With very little back-story accumulated to date, Starlin had pretty much a clean slate to work with when he began the Magus story in the pages of issue #178 of Strange Tales. Originally one of the monster mags that Marvel had inherited from its previous incarnation as Atlas in the '50s, Strange Tales had gone on to showcase solo stories featuring Doctor Strange and Nick Fury before being cancelled to make way for their own comic books. Marvel had then recently revived Strange Tales as a platform in which to try out new concepts, none of which proved popular enough to warrant more than a footnote of a footnote in the history of the Bronze Age. Issue #178 was to change all that.
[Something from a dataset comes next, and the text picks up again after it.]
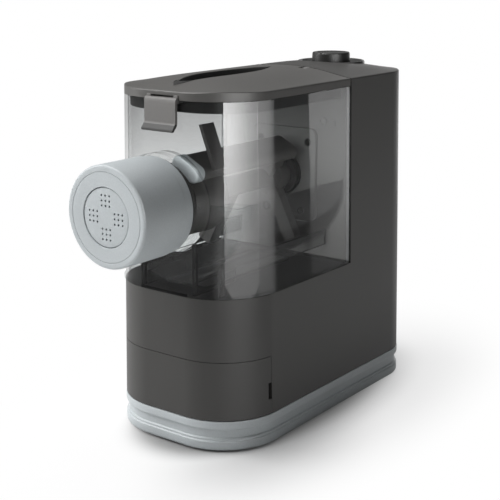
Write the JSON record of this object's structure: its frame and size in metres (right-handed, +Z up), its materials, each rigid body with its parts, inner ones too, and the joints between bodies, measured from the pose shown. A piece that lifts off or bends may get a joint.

Next in Part II: Warlock vs The Magus!

1 comment:

Anonymous said...

It's an accepted fact of writing articles that as soon as your article has seen 'print' you stumble across a great quote that would have fitted in perfectly. Here's a quote from Steve Englehart that neatly fits in with my comment 'and some of them quite possibly took drugs. Allegedly.'

Steve Englehart: “We'd rampage around New York City. There was one night when a bunch of us, including Jim Starlin, went out on the town. We partied all day, then did some more acid, then roamed around town until dawn and saw all sorts of amazing things (most of which ended up in Master of Kung Fu, which Jim and I were doing at the time).”